A luminosa presença da graça

A forma como um corvo
Lançou sobre mim
A poeira da neve
De uma árvore de cicuta

Deu ao meu coração
Uma mudança de humor
E salvou uma parte
De um dia que tinha destruído.
Robert Frost
Há dias em que julgamos
que todo o lixo do mundo
nos cai em cima
depois
ao chegarmos à varanda avistamos
as crianças correndo no molhe
enquanto cantam
não lhes sei o nome
uma ou outra parece-me comigo
quero eu dizer:
com o que fui
quando cheguei a ser luminosa
presença da graça
ou da alegria
um sorriso abre-se então
num verão antigo
e dura
dura ainda.
Eugénio de Andrade

Há dias em que o que Eugénio de Andrade escreve é real: de manhã à noite, a jornada é uma sucessão de lixo despejado sobre a alma. A criança-dentro ressente-se, esbraceja, grita. A rotina pesa sobre os ombros. Desde o despertar ao anoitecer parece que empurramos o dia sem topar com um qualquer oásis que nos traga a beleza do vento alto nas árvores. Pior, há períodos em que os dias se sucedem sem nada onde nos agarrarmos. Aparentemente, a vida segue igual, sem sobressaltos, mas a alma está vergada à repetição do arco.
Até que, inesperadamente, por uma fresta, entra alguma coisa que faz o coração reviver.
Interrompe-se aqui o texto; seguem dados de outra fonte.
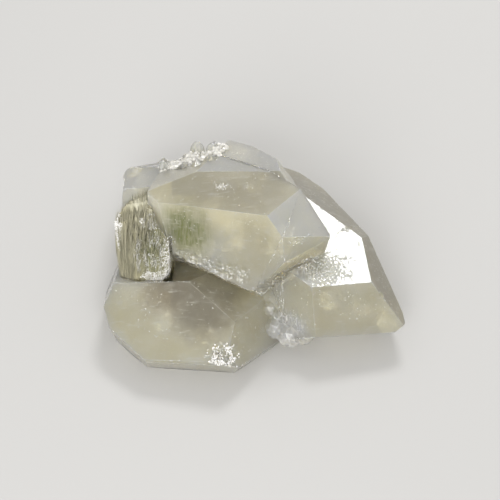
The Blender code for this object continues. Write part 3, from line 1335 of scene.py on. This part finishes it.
class Growths:
    """One tree for each small form, built once."""

    def __init__(self) -> None:
        """Build the trees."""
        self.trees = {form: GrowthTree(f"scatter_{form.value}") for form in Form}
        self._hair(self.trees[Form.HAIR])
        self._grain(self.trees[Form.GRAIN])
        self._crystal(self.trees[Form.CRYSTAL])

    @staticmethod
    def _hair(tree: GrowthTree) -> None:
        """A bent hair with three sides that thins to its tip.

        Args:
            tree: The tree that scatters it.
        """
        middle = tree.add("ShaderNodeCombineXYZ", {0: tree.given["Bend"], 2: 0.55})
        line = tree.add("GeometryNodeCurveQuadraticBezier", {
            "Resolution": 3, "Start": (0.0, 0.0, 0.0), "Middle": middle.outputs[0],
            "End": (0.0, 0.0, 1.0)})
        along = tree.add("GeometryNodeSplineParameter").outputs["Factor"]
        taper = tree.add("ShaderNodeMapRange", {"Value": along, "To Min": 1.0, "To Max": 0.25})
        thin = tree.add("GeometryNodeSetCurveRadius", {
            "Curve": line.outputs[0], "Radius": taper.outputs["Result"]})
        ring = tree.add("GeometryNodeCurvePrimitiveCircle", {"Resolution": 3, "Radius": 1.0})
        tree.scatter(tree.add("GeometryNodeCurveToMesh", {
            "Curve": thin.outputs[0], "Profile Curve": ring.outputs[0],
            "Fill Caps": True}).outputs[0])

    @staticmethod
    def _grain(tree: GrowthTree) -> None:
        """An angular grain with flat faces."""
        ball = tree.add("GeometryNodeMeshIcoSphere", {"Radius": 1.0, "Subdivisions": 1})
        tree.scatter_flat(ball.outputs[0])

    @staticmethod
    def _crystal(tree: GrowthTree) -> None:
        """A six-sided prism with a blunt point.

        Args:
            tree: The tree that scatters it.
        """
        prism, point = (tree.add("GeometryNodeMeshCone", {
            "Vertices": 6, "Radius Bottom": low, "Radius Top": high,
            "Depth": depth}).outputs[0] for low, high, depth in CRYSTAL_PARTS)
        lift = (0.0, 0.0, CRYSTAL_PARTS[0][2])
        raised = tree.add("GeometryNodeTransform", {"Geometry": point, "Translation": lift})
        both = tree.add("GeometryNodeJoinGeometry", {0: prism})
        tree.feed(both.inputs[0], raised.outputs[0])
        tree.scatter_flat(both.outputs[0])


@dataclass(frozen=True)
class Growth:
    """One scatter: which form, where, how dense and how it lies. Sizes in millimetres."""

    form: Form
    zone: Zone
    density: float
    size: float
    length: float
    seed: int
    lay: Point = (0.0, 0.0, 0.0)
    outward: float = 0.0
    spread: float = 0.2
    least: float = 0.5
    bend: float = 0.12
    sink: float = 0.0
    heart: Point = (0.0, 0.0, 0.0)
    rows: Point | None = None
    row_contrast: float = 2.6
    on_ridges: bool = False

    def weight(self, place: Vector) -> float:
        """How much grows at a place.

        Args:
            place: The place, in metres.

        Returns:
            Share of the full density, 0 to 1.
        """
        share = self.zone.share(place)
        if share <= 0.0:
            return 0.0
        if self.rows:
            spot = Vector(place[axis] / MM * self.rows[axis] for axis in range(3))
            share *= min(1.0, max(0.0, 0.5 + self.row_contrast * noise.noise(spot)))
        return share

    def grow(self, name: str, surface: bpy.types.Mesh, growths: Growths,
             finish: Material) -> Object:
        """Scatter the form over a surface.

        Args:
            name: Name of the result.
            surface: The mesh it grows on.
            growths: The trees.
            finish: Its material.

        Returns:
            A plain mesh object of the scattered forms.
        """
        host = in_scene(f"{name}_host", surface.copy())
        weights = [self.weight(vertex.co) for vertex in host.data.vertices]
        if self.on_ridges:
            edges = host.data.attributes["edge"].data
            weights = [weight * edge.value for weight, edge in zip(weights, edges)]
        layer = host.data.attributes.new("weight", "FLOAT", "POINT")
        layer.data.foreach_set("value", weights)
        tree = growths.trees[self.form]
        values = {"Density": self.density / MM ** 2, "Seed": self.seed, "Size": self.size * MM,
                  "Length": self.length * MM, "Least": self.least,
                  "Bend": self.bend * self.length / self.size,
                  "Lay": self.lay, "Spread": self.spread, "Sink": self.sink,
                  "Heart": tuple(mm(self.heart)), "Outward": self.outward, "Finish": finish}
        modifier = host.modifiers.new("growth", "NODES")
        modifier.node_group = tree.tree
        for label, value in values.items():
            modifier[tree.names[label]] = value
        made = in_scene(name, evaluated_copy(host))
        bpy.data.objects.remove(host, do_unlink=True)
        return made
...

Alguma coisa que, por ser inesperada, se torna docemente saborosa. E, quando essa visita nos reconcilia com o género humano, uma pequena festa iluminada acontece na alma.
Aqui há dias, uma conversa com uma colega de trabalho foi isso mesmo. Passamos dezenas de vezes uns pelos outros, quem sabe durante anos, e nada acontece. Navios que se cruzam na noite. E de repente, como por acaso, conversamos durante uma longa hora. Quase a pique, descemos ao lugar do coração onde mora a nossa forma única e irrepetível de ver o mundo. Escutamo-nos mutuamente, cada um falando a partir das suas vivências, das suas impressões e pontos de vista. O reduto mais secreto que é nossa circunstância pessoal e familiar é partilhado. Por um pacto não verbal, entregamo-nos à confiança de que aquilo que é dito deverá ser guardado.
Despedimo-nos. Provavelmente, um momento destes não se repetirá, mas, apenas por este dia, a regeneração da alma aconteceu. Foi a poeira da neve ou as crianças que cantam no molhe? Que importa, quando a janela da alma está aberta de par em par para receber o ar abafado e preguiçoso do verão, a luz que dimana generosa, a voz de tempos imemoriais que se faz ouvir.


Pedimos hoje esse dom que recompõe o que em nós se foi desfigurando com o tempo. E que os sinos que tocam à beleza e ao amor não deixem de repicar na alma.